As chuvas catastróficas no Estado do Rio neste começo do ano aconteceram, por sincronicidade, na mesma semana em que eu estava lendo, no livro de Marshall Berman Tudo que é Sólido se Desmancha no Ar, o capítulo dedicado à cidade de São Petersburgo, e à sua importância na consolidação dos projetos modernistas da Europa. Berman explica que Petersburgo foi uma cidade conquistada ao mar, um triunfo da engenharia e do urbanismo de sua época, uma espécie de apoteose do pensamento modernista de que a ciência, a tecnologia e a razão são capazes de vencer qualquer obstáculo, e que suas vitórias sempre representam a passagem para um estágio superior da vida humana.

Berman comenta o poema de Puchkin “O Cavaleiro de Bronze”, em que Petersburgo é destruída por uma enchente do rio: “O rio desabou com ódio e tumulto, inundou as ilhas, fez-se cada vez mais feroz, elevou-se e rugiu como uma máquina exalando vapor e, frenético, desabou finalmente sobre a cidade. (...) Um cerco! Um ataque! Ondas sobem até as janelas, como bestas selvagens. Barcos, numa massa desordenada, quebram os vidros com as popas. Pontes que o dilúvio rompeu, fragmentos de cabines, vigas, tetos, as mercadorias dos comerciantes precavidos, os pertences arruinados dos pobres, as rodas das carruagens da cidade, os caixões do cemitério, tudo flutua à deriva pela cidade”.

A criação da cidade pela engenharia e sua parcial destruição pelo rio/mar ganham dimensão simbólica pela força da poesia de Puchkin e da análise de Berman. Cada cidade é um pequeno triunfo modernista e tecnológico, uma modesta derrota imposta à Natureza (porque é em termos de conflito contra a Natureza que as cidades em geral são vistas). Cada vez que o império da Natureza contra-ataca, conquista, por sua vez, uma modesta vitória. O mundo moderno, conforme Berman o enxerga, perde cidades inteiras como uma cobra perde pele: como uma fase natural de seu próprio crescimento.

As obras da antiguidade sonhavam em permanecer de pé durante 40 séculos; as de hoje querem ser a apoteose do presente. Até quando desmoronam são um triunfo, porque o capitalismo/modernismo, insaciável, constrói outra por cima das ruínas da primeira. Nossas cidades são o avanço do descartável, do efêmero, bairros construídos sobre lixões, favelas espalhadas no mangue da beira-rio, efeitos colaterais da briga com a Natureza e primeiras vítimas dos seus contragolpes. Cada pirâmide precisa de 150 mil operários e consequentemente de 150 mil barracos; não existem pirâmides onde não existem barracos.

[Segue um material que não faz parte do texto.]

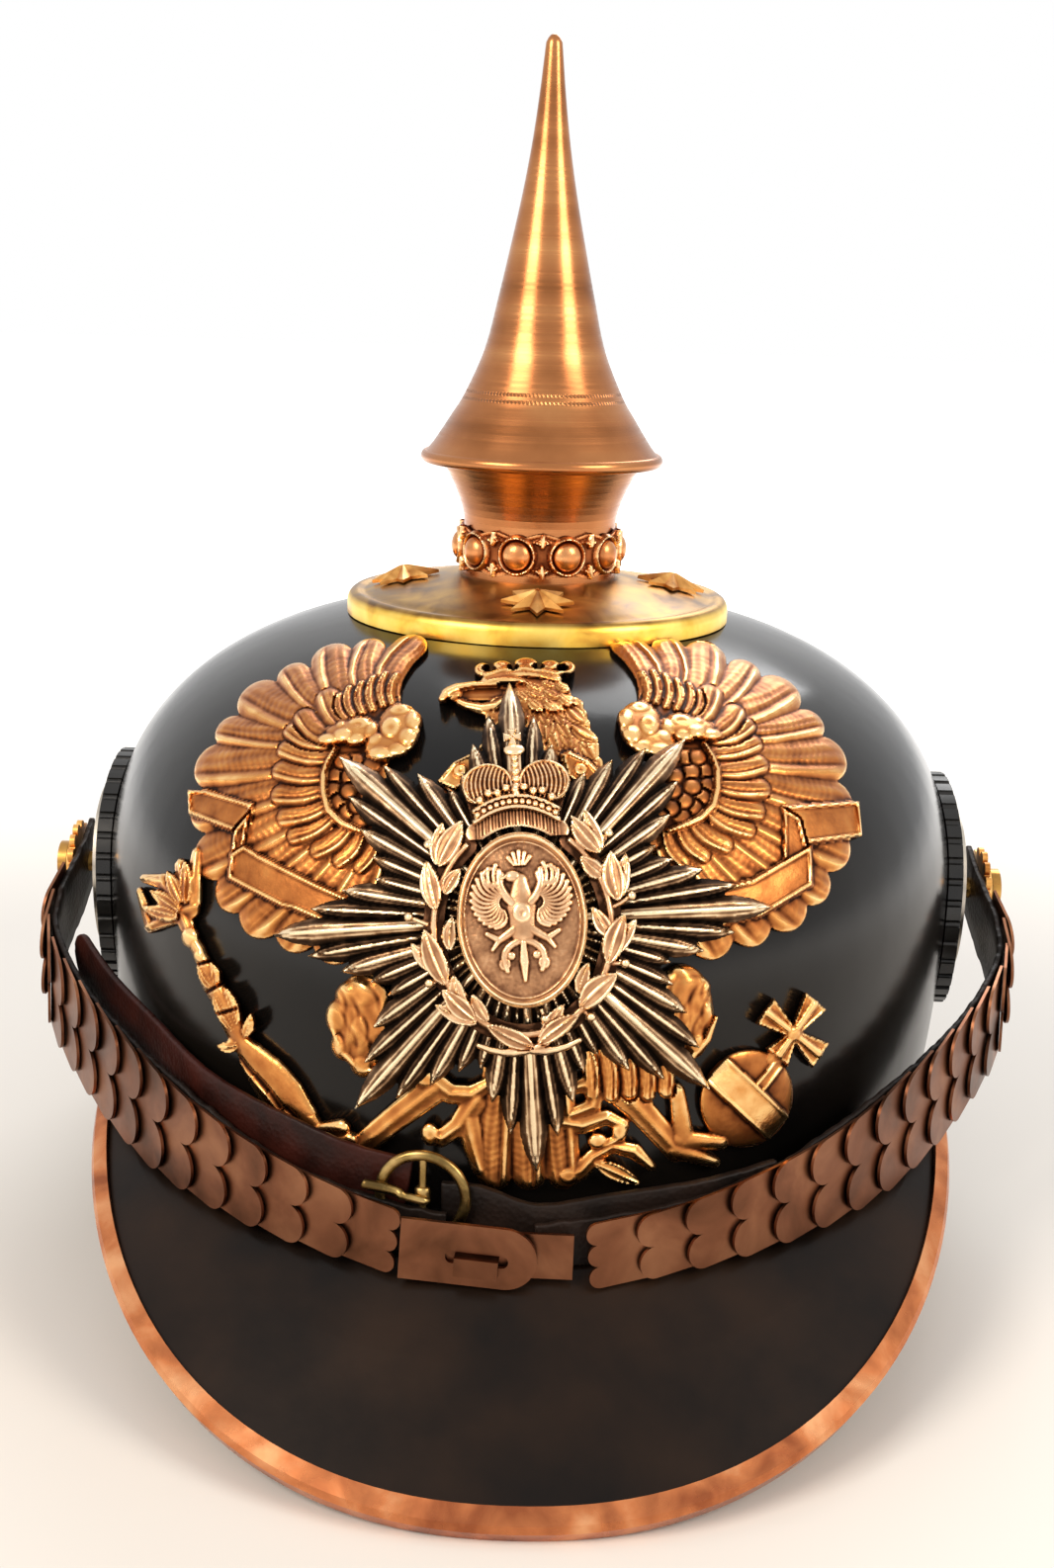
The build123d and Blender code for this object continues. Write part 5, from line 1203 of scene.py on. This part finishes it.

As enchentes de Teresópolis, Friburgo, São Paulo, bem como as de Palmares e de cidades alagoanas ano passado, são a pororoca entre civilização e natureza. Nossas cidades se desmancham no ar porque seu sentido se esgotou (para quem as construiu) no empreendimento da construção. É a civilização do presente, que constrói como se o futuro não viesse nunca, como se já tivéssemos atingido o fim da História.